FleaPlus writes "At the recent Joint Propulsion Conference, SpaceX's rocket development facility director Tom Markusic unveiled conceptual plans for how its current Falcon 1 and Falcon 9 commercial rockets can be evolved into heavy-lift rockets, ranging from a Falcon X capable of lifting 38,000kg to orbit, up to a 140,000kg Falcon XX (more than either the Saturn V or the 75,000kg shuttle-derived rocket Congress currently plans on having NASA spend >$13B building). SpaceX presentations also discuss a new Merlin 2 heavy-lift engine, solar-electric cargo tugs, adapting their current engines for descent/ascent vehicles fueled by Mars-derived methane, and a desire for the government to take the lead on in-space nuclear thermal propulsion while commercial focuses on launchers.
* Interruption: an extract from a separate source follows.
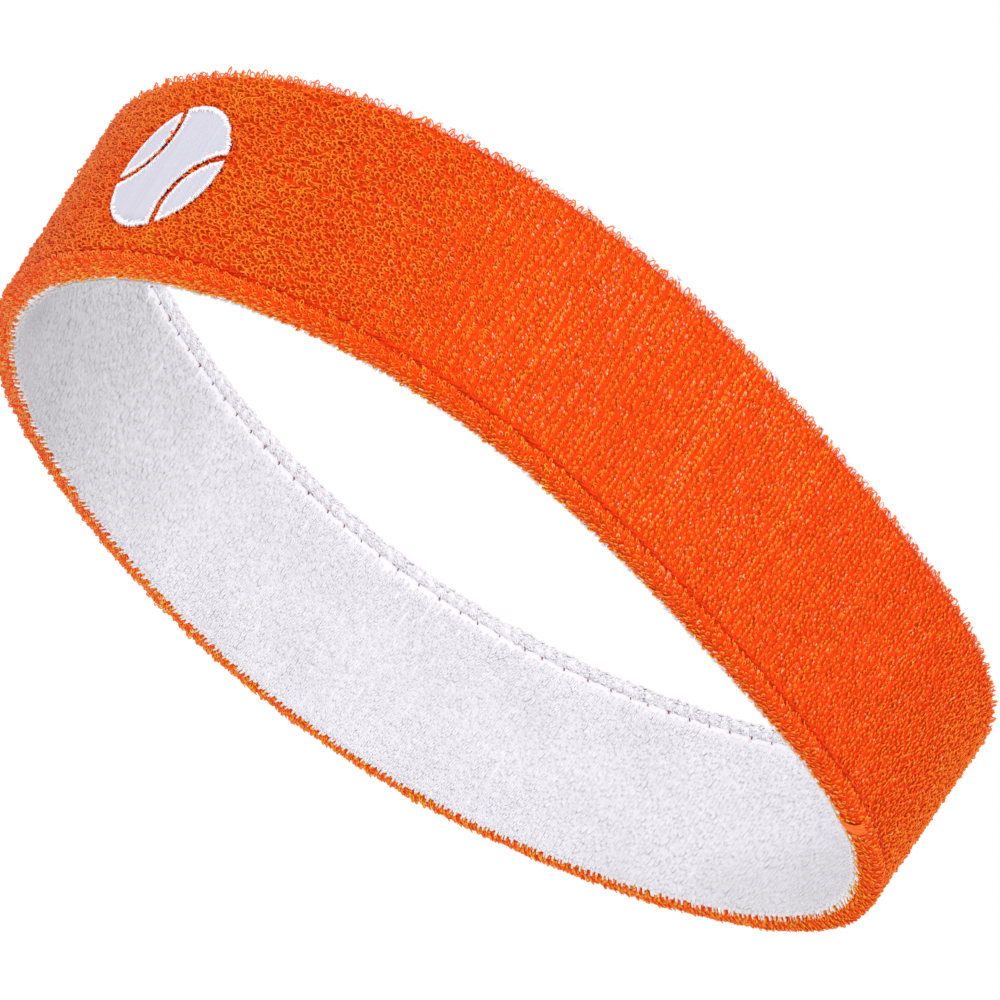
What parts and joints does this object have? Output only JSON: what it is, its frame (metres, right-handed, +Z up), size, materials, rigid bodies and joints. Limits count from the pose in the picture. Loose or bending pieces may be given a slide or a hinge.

In a recent interview, SpaceX CEO/CTO Elon Musk expressed his goal of lowering the price of Mars transportation enough to enable early colonization in 20 years, and his own plans for retiring to Mars."

2 of 248 comments (clear)

  1. Re:Nuclear Thermal? by 0123456 · · Score: 5, Informative

    I like nuclear thermal as much as the next /.er, but is there really any point in thermal rockets beyond attaining orbit?

    For one thing there's the slight problem that you die during the transit through the Van Allen belts if you don't have a high-thrust engine or very large radiation shields.

    And nuclear thermal rockets kind of suck ass for attaining orbit since you have to ensure that they land somewhere safe if they fail during launch; NASA's test plans for the early models involved polar launch where the flight path was designed to dump it in Antarctica or a remote part of the ocean if something went wrong.

  2. Re:Nuclear Thermal? by khallow · · Score: 5, Informative

    As 0123456 indicated, there are both a need for high thrust engines in space and huge risks with the use of nuclear-anything propulsion on Earth. In addition to passage through the Van Allen belts, we also need to consider the Oberth effect. When you're trying to leave a gravity well (such as Earth's), then thrust deep in the well has a higher effective ISP than equivalent thrust higher up the well.

    Second, because of the risks of operating nuclear rockets in Earth's biosphere, it makes sense, that if you're eventually going to have a nuclear powered rocket to orbit, that you try it somewhere else first and generate a reliability record. Space is the "somewhere else".